The smartfabric dive suit slid on a lot easier than older kits, but it still took her a few minutes to get the longjohns up, then step out of the skirt. She folded that item, too, and went around to the passenger side to set her dry things in the car and fetch a couple of items she wanted to take in her dry pack. Yoink watched her avidly but didn’t so much as nose her for a pet. Suspicious cat, possibly judging her.

When Angela came back around to the glare of headlamps, Kellen was already working the diagonal press seam across his chest.

All covered up again. Bummer.

But also, he was watching her with the kind of intensity that made her wonder briefly if the dive suit was electrified. Certainly, when their gazes met, she felt a jolt of something hot and wild sizzle through her body.

“I trust you,” she told him in a voice that had gone husky. “And those dolphins. Let’s go.”

? ? ?

The thing “the intruder” had wanted Yoink to do, the thing that freaked the poor kitty out so hard, was to put her furry little body in the water and carve out a diving path for her two humans.

Clearly, whoever was out there in a submarine talking to dolphins didn’t know shit about cats and water.
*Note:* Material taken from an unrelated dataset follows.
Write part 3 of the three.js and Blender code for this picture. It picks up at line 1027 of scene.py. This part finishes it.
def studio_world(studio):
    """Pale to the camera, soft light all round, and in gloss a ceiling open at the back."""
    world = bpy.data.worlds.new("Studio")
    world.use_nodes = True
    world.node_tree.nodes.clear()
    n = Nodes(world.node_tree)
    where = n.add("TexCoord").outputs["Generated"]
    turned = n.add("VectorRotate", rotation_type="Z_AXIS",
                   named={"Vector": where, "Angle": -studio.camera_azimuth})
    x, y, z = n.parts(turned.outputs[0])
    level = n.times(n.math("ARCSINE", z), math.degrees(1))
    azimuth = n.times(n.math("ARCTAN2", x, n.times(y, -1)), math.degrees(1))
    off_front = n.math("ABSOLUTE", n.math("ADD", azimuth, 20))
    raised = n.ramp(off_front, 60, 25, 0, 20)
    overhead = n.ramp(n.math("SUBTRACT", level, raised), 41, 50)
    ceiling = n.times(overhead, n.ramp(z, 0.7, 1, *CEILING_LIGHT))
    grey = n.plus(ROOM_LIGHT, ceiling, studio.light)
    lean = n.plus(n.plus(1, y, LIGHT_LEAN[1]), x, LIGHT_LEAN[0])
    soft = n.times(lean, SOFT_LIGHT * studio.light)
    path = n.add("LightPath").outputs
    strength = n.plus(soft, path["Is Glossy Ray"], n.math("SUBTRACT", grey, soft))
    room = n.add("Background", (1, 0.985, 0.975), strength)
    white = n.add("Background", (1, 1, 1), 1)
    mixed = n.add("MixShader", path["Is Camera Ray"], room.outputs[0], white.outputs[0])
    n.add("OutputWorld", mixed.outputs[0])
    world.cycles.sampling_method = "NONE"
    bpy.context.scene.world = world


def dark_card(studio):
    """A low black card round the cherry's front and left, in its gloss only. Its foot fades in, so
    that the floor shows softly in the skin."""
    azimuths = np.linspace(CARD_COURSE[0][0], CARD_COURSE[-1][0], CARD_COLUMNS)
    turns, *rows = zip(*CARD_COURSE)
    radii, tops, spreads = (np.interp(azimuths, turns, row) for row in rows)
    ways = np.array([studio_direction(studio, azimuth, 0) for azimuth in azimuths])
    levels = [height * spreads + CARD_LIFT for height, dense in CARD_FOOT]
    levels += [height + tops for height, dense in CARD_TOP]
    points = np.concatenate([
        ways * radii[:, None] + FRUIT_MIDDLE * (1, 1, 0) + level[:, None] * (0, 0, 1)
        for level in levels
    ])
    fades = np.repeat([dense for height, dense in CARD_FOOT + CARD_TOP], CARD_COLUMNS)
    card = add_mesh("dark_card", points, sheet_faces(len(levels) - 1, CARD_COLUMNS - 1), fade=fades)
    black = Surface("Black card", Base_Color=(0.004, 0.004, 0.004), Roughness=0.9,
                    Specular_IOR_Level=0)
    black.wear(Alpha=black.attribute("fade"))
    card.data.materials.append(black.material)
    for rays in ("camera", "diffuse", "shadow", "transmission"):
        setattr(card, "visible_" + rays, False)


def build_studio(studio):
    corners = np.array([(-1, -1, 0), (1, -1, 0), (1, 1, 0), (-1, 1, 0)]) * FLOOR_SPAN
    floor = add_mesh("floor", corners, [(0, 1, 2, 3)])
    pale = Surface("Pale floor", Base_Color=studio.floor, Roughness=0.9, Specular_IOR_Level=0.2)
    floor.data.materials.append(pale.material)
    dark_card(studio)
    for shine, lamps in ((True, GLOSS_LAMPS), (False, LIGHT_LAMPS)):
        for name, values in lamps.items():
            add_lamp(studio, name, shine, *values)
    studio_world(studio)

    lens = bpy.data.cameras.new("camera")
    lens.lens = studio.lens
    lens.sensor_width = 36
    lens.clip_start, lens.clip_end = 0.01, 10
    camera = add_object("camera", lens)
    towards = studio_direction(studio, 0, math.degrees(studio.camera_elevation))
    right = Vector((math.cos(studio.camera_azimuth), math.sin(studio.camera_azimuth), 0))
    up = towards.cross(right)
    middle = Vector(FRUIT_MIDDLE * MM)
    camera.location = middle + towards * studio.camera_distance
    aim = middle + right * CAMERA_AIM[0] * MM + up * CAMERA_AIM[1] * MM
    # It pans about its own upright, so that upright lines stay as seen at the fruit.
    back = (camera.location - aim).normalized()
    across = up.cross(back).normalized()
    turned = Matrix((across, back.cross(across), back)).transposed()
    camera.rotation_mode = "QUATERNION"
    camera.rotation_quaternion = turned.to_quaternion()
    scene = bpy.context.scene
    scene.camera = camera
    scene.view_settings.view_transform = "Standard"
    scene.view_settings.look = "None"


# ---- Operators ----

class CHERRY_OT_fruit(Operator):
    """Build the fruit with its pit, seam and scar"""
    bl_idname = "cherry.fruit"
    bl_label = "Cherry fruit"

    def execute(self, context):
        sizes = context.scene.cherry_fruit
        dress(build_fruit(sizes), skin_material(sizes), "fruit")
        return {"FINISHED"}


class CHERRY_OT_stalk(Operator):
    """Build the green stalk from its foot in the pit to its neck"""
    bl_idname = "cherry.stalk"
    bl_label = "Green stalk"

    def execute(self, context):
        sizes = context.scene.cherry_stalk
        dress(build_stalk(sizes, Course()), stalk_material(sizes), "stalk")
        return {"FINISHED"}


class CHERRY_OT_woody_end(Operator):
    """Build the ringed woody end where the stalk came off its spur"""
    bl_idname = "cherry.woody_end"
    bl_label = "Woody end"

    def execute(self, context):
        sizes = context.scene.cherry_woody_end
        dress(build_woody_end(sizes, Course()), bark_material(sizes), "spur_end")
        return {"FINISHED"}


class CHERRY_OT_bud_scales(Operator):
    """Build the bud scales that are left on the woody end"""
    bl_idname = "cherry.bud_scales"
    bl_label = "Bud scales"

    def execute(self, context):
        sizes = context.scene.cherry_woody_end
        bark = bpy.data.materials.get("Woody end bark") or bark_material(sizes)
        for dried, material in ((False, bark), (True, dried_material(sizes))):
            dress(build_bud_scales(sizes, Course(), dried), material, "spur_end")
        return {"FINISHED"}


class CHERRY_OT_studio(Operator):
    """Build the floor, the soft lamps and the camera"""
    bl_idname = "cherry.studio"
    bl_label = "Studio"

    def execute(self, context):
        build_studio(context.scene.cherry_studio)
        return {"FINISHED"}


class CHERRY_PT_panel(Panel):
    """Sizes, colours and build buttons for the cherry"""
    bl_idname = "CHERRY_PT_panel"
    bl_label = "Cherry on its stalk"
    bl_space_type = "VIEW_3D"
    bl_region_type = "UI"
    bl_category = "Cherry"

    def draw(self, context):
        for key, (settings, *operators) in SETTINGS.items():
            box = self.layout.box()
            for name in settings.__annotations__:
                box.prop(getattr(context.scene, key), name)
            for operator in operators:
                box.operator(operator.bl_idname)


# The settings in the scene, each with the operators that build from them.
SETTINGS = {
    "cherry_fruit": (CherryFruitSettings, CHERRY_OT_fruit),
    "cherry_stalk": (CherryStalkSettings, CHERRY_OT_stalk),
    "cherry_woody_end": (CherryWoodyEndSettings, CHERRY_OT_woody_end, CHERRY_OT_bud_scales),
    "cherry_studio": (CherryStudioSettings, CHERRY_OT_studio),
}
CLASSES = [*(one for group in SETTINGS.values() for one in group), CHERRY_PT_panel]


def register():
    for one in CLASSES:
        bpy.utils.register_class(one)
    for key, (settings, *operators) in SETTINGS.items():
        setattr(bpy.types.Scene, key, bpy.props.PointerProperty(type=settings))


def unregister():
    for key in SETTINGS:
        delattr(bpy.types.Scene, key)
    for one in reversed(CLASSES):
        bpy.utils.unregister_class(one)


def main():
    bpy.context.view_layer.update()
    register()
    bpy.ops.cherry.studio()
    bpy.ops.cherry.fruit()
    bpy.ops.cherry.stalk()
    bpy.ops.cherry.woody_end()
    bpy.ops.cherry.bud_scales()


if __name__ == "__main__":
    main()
Especially this cat. Yoink was cool under most pressure—hell, could fly above the ionosphere deck in that spaceplane without a single complaint. But she was not going into the ink-black, death-filled ocean. Not one hair on her fluffy feline ass.

And Kellen didn’t blame her one bit.

Truth was, Kellen wasn’t looking forward to dunking himself in there, and he sure as hell didn’t want Angela to go in. She never had liked the water, and he watched her closely for signs that it still made her nervous.

He had guessed, based on her tight-lipped remark, that Daniel Neko had been a proponent of the flooding technique of getting over phobias. Not Kellen’s favorite process. He didn’t want to think of Angela shoved into a fear cage and kept there till she learned to calm herself. He wouldn’t do that to an animal and sure as shit not to a person. No less the woman he loved.

But if she said she was good to go now, he had no choice but to believe her. She’d used the t-word again. Trust.

Now, he had complete faith in the ocean critters to warn him of any danger, but Angela? She wouldn’t know about all that going on beneath the water’s surface. All she knew was what he’d told her, what he’d implicitly promised. And she had believed him. She trusted him.

Lord, don’t make me a liar. Only let this go off good.

He’d done dive training years ago, for rescue missions, but he didn’t go underwater that much, certainly not for fun. He felt like a novice out here, press-seaming a serious-looking suit they’d bought used from one of Dead Fester’s buddies. He also felt like a fraud forced to play expert to a suddenly calm Angela.

Come to think of it, a way too calm Angela. Eerily so. Like she’d tucked a tranquilizer meltaway under her tongue while he went back to fetch their gear. She’d just stood there staring while he got changed, and for a minute, he worried he’d have to dress her himself like a doll.